__Prompt__:
Collect all lines containing the word "names" from the data.

>> START Input data

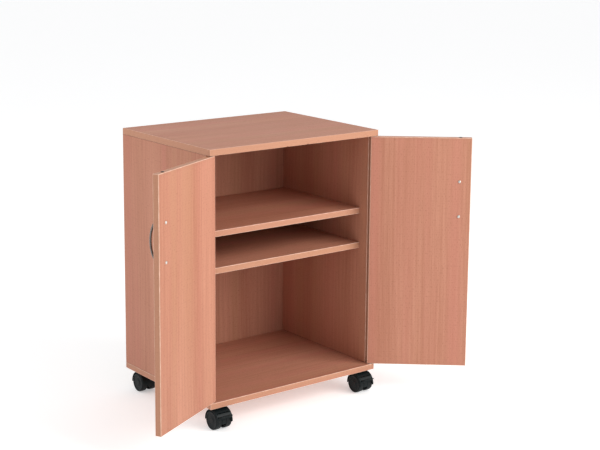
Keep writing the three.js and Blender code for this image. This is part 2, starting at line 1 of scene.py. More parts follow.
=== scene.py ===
"""Looks of a mobile printer stand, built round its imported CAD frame.

Metres, +Z up, front towards -Y. Boards are faced and edge-banded copies of the CAD boards. The fittings and
castors are rebuilt finely in the CAD's own places, and each piece rides on the body that it belongs to.
"""

import json
import logging
import math
from collections.abc import Callable, Iterable, Sequence
from dataclasses import dataclass
from enum import Enum

import bmesh
import bpy
import numpy as np
from mathutils import Matrix, Vector

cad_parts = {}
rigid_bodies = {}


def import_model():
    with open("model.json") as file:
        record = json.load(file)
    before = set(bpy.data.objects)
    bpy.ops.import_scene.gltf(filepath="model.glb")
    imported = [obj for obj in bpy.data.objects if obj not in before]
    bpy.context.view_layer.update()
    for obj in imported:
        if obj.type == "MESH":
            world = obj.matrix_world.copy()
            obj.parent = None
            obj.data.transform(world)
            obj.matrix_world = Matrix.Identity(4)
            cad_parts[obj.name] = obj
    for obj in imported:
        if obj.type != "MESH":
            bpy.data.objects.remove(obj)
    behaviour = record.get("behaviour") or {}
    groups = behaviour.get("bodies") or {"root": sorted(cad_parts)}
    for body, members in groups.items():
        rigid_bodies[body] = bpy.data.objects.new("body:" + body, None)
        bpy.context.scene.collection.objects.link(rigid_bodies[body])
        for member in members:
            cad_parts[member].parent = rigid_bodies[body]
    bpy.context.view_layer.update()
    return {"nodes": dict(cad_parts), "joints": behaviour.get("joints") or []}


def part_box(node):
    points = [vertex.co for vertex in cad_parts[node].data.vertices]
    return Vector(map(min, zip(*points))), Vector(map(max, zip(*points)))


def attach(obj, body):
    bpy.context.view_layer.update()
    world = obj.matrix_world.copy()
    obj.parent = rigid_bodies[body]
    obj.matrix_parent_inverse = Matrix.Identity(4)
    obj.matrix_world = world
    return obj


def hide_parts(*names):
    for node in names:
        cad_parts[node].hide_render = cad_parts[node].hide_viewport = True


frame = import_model()

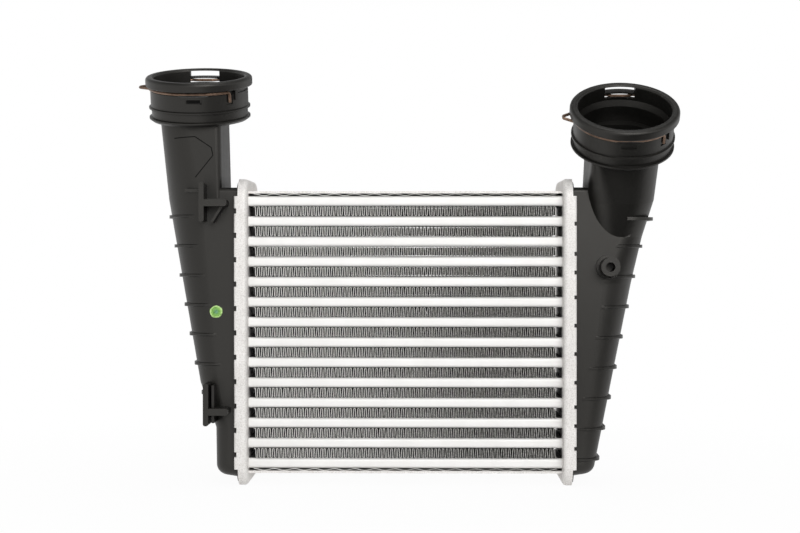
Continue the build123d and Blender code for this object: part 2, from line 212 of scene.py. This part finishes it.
def ramp(material, factor, stops):
    """Colour ramp through stops of a position and a colour."""
    made = add_node(material, "ShaderNodeValToRGB", Fac=factor)
    elements = made.color_ramp.elements
    while len(elements) < len(stops):
        elements.new(0.5)
    for element, (position, color) in zip(elements, stops):
        element.position = position
        element.color = (*color, 1)
    return made.outputs["Color"]


def mottle(material, factor, dark, pale, start=0.3, end=0.7):
    """Colour from dark to pale as a factor goes from start to end."""
    return ramp(material, factor, ((start, dark), (end, pale)))


def levels(owner, factor, low, high, start=0.3, end=0.7):
    """Factor between start and end mapped onto low to high."""
    made = add_node(
        owner,
        "ShaderNodeMapRange",
        Value=factor,
        From_Min=start,
        From_Max=end,
        To_Min=low,
        To_Max=high,
    )
    return made.outputs["Result"]


def blend(material, first, second, share=1.0, mode="MIX"):
    """Two colours, mixed by a share or multiplied."""
    settings = {"blend_type": mode}
    made = add_node(material, "ShaderNodeMixRGB", settings, Fac=share, Color1=first, Color2=second)
    return made.outputs["Color"]


def left_to_right(material, left_color, right_color):
    """Blend from one colour to another across the middle of the core."""
    along = add_node(material, "ShaderNodeSeparateXYZ", Vector=place_of(material))
    share = levels(material, along.outputs["X"], 0.0, 1.0, *shade_ramp_span)
    return blend(material, left_color, right_color, share)


def distance(material, vector):
    """Length of a vector."""
    made = add_node(material, "ShaderNodeVectorMath", {"operation": "LENGTH"}, Vector=vector)
    return made.outputs["Value"]


def combine(owner, operation, first, second):
    """One output from two, by an operation such as MAXIMUM."""
    made = add_node(owner, "ShaderNodeMath", {"operation": operation})
    for socket, source in zip(made.inputs, (first, second)):
        owner.node_tree.links.new(source, socket)
    return made.outputs["Value"]


def seen_share(owner):
    """1 for rays that look, straight, in a reflection or through a surface, and 0 for rays that light."""
    rays = add_node(owner, "ShaderNodeLightPath").outputs
    share = combine(owner, "MAXIMUM", rays["Is Camera Ray"], rays["Is Glossy Ray"])
    return combine(owner, "MAXIMUM", share, rays["Is Transmission Ray"])


def relief(material, shader, height, depth, strength=1.0):
    """Bump the surface by a height from 0 to 1, with its depth in metres."""
    made = add_node(material, "ShaderNodeBump", Height=height, Distance=depth, Strength=strength)
    attach(material, shader, Normal=made.outputs["Normal"])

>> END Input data

__Task result__:
def hide_parts(*names):
    for node in names:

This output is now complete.